Muslims represent only 1.6 percent of the total population in China. Since China's reform and opening up began in 1978, freedom of religious beliefs has resumed, as manifested in the architecture: more than 20,000 mosques, Khanaqahs, Qubbahs and Mazars (saint's tombs) of various styles and sizes can be seen in Xinjiang. There are approximately 40,000 Imams, Akhunds and Mullahs in China, most of whom are male, but the number of female Imams has increased in the past 20 years.

Generally speaking, Islam is practiced personally, in families and within the Chinese Muslim communities. Muslims regard Islam as a spiritual, religious path and a way of life. The Five Pillars of Islam (named Shahadah, Salat, Zakat, Sawm, and Hajj) find their place within the Muslim community. In the public sphere, most Muslims are integrated into the Chinese social and economic system.

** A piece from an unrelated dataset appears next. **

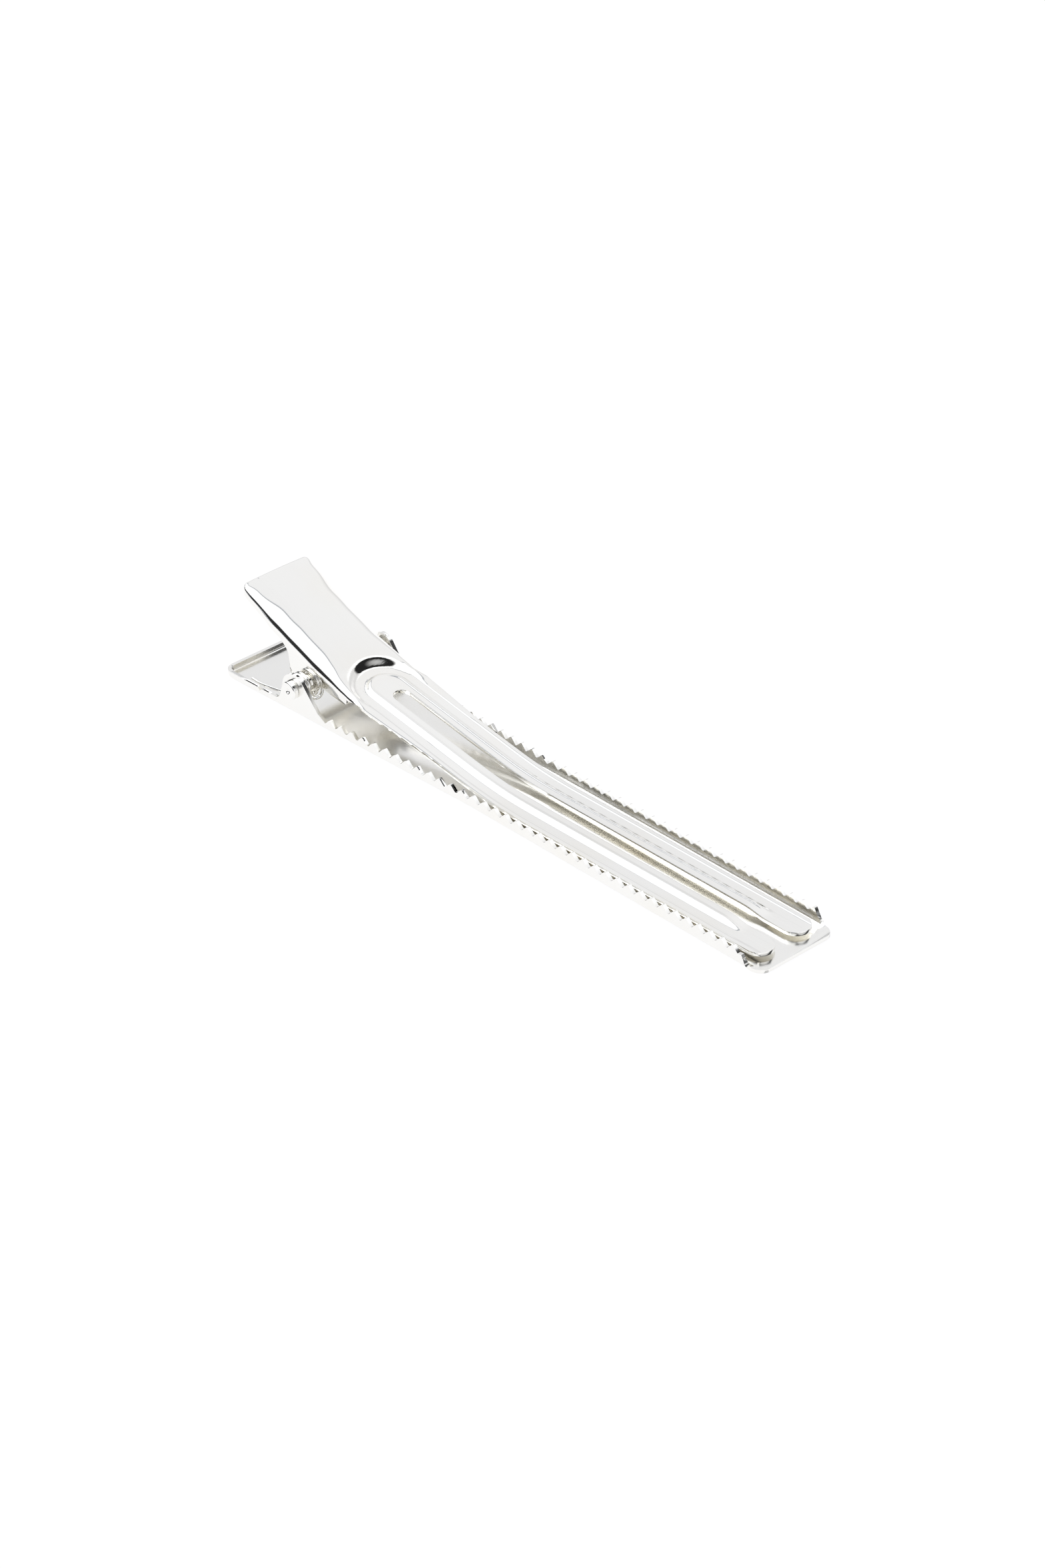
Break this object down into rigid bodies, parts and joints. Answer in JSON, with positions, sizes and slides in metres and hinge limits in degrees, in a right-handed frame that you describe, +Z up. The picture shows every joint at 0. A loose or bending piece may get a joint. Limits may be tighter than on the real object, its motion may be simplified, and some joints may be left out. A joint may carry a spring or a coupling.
{
  "type": "sectioning clip",
  "caption": "Long sprung hair clip of plated sheet steel: toothed lower jaw, two-pronged upper jaw with a thumb plate, torsion spring and hinge rivet.",
  "frame": {"origin": "on the surface that the lower jaw rests on, under the middle of the clip's bounding box", "axes": "+X along the clip from the thumb end to the tip, +Y across the clip, +Z up from the lower jaw to the upper jaw"},
  "size_m": [0.097, 0.0176, 0.0135],
  "materials": {
    "jaw_plating": "bright silver plating, mirror polished",
    "pin_plating": "bright silver plating on a turned rivet",
    "spring_wire": "bright plated spring wire, slightly warm"
  },
  "bodies": {
    "lower": {"lower_jaw": "jaw_plating", "pivot_pin": "pin_plating", "torsion_spring": "spring_wire"},
    "upper": {"upper_jaw": "jaw_plating"}
  },
  "joints": [
    {"name": "jaw_hinge", "type": "hinge", "parent": "lower", "child": "upper", "pos_m": [-0.035, 0, 0.0038], "axis": [0, -1, 0], "range_deg": [0, 36], "stiffness_Nm_per_rad": 0.08, "springref_deg": -34.38, "deforming": ["torsion_spring"]}
  ]
}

Chinese Muslims follow the ethical-legal teachings of Hanafi school of thought and guided by the teachings of al-Maturidiyyah School of Sunni theology. Chinese Islam shows inter-Islamic pluralism. Chinese Muslims understand Islam in the Chinese social and cultural context relatively different from Muslims in the broad Islamic world.

They acknowledge that nature, human beings, and society are based on the Chinese social structure, political model, and way of life. They interpreted the religious sources and seek unity in diversity. They harmonize the relation between Islam and other traditions in China and unify religious and ethnic identity with political stand.

The historical experience of the relationship between Islam and other traditions lies in harmony instead of hatred, co-existence instead of apartheid, and inclusiveness instead of exclusiveness. This kind of historical experience could definitely contribute to the contemporary global dialogue among different civilizations and to resolving the conflicts among religions and nationalities.